Bei den Veneras gibt es Hinweise dafür, dass die Landesonden mit den verlängerten Missionen (Design-Lebensdauer 32 bzw. 59 Minuten) wenig mehr an Daten lieferten. Auch hier gab es ein festes Programm. Bei Venera 11+14 fingen die Kameras erst nach 3,5 Minuten an, damit die Experimente vorher die Daten gewinnen und senden konnten. Danach schwiegen diese Experimente. Obwohl Venera 13 mehr als doppelt so lange überlebte wie Venera 13 (genauer gesagt: Der Bus von Venera 13 konnte nur halb so lange Daten empfangen) sind die Bilder nicht farbiger – es gab ein festes Programm, das dann einfach wiederholt wurde, dieses Programm war aber nicht ausgelegt, die ganze Umgebung farbig zu fotografieren.
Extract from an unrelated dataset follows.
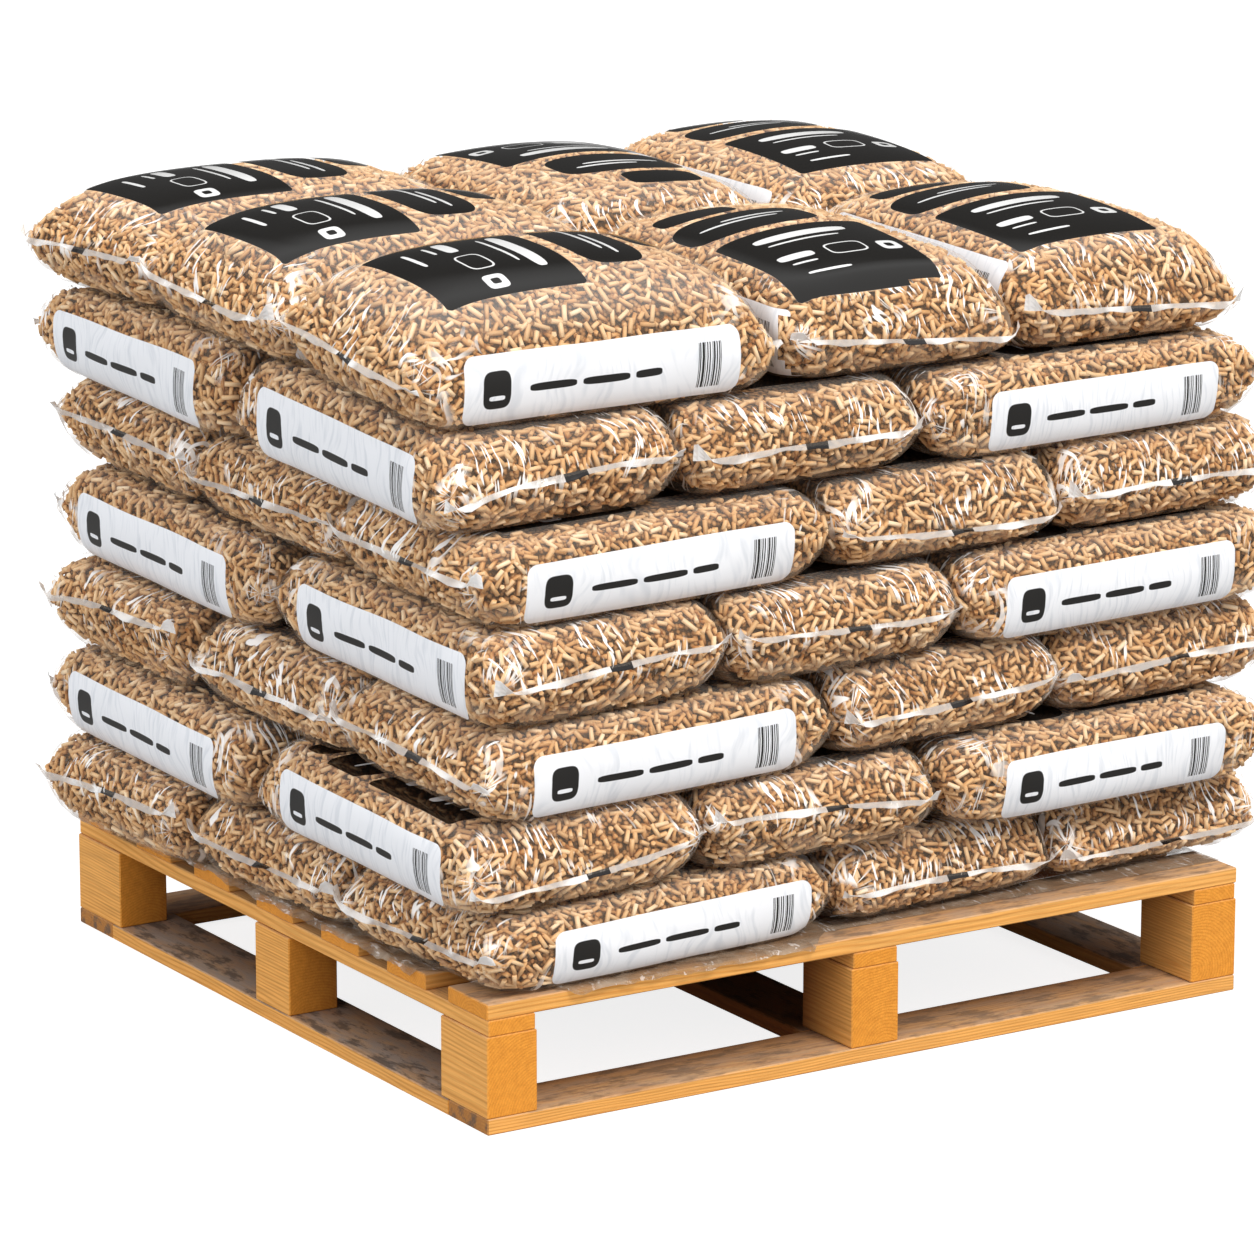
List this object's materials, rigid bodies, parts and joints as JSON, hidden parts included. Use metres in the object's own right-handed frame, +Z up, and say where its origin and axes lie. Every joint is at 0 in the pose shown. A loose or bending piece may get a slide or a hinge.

Trotzdem gelten die Veneras als größter Triumph des russischen Planetenprogramms – klar, wenn ein Körper nur wenige Stunden überlebt, dann ist ein automatisches Programm die beste Lösung.
Diesselbe Taktik findet man auch bei anderen Körpern. Bei den Zenitfotoaufklären handelte es sich einfach um umgebaute Wostoks. In das Bullaugenfenster wurde einfach eine Kamera montiert. Einfach, aber wenn man an die enormen Startzahlen denkt, auf Dauer nicht billig. Die USA haben ja auch ähnlich begonnen, haben dann aber immer mehr Film mitgeführt und den stückweise mit Kapseln zurückgeführt und so die Lebensdauer eines Aufklärers von einer Woche auf mehrere Monate gestreckt. Russland hat bis in die Achtziger Jahre sie im wöchentlichen Abstand gestartet. Schlussendlich ist die Taktik nicht besser. Man weiß wenig über die Kosten von russischen Raumsonden. Die Venera 9-14 wurden auf 100 Millionen Rubel geschätzt, in etwa so teuer wie die gleichzeitig ablaufende Pioneer Venus Mission. Phobos 1+2 kosteten 272 Millionen Rubel, das entsprach in etwa der gleichen Summe in Dollar, billiger als eine US-Raumsonde zu der Zeit, aber dafür das keine Sonde ihre Mission erfüllt auch ziemlich teuer. Das Schlimme ist: es wurde ja nicht besser. Auch Mars 96 und Phobos Grunt gingen verloren. Das Argument, das man am Anfang Lehrgeld zahlt, zieht also nicht zumal Europa und Japan mit ihren ersten Raumsonden Erfolge verzeichnen konnte. Vor allem Giotto halte ich für eine erste Raumsonde bis heute für bemerkenswert.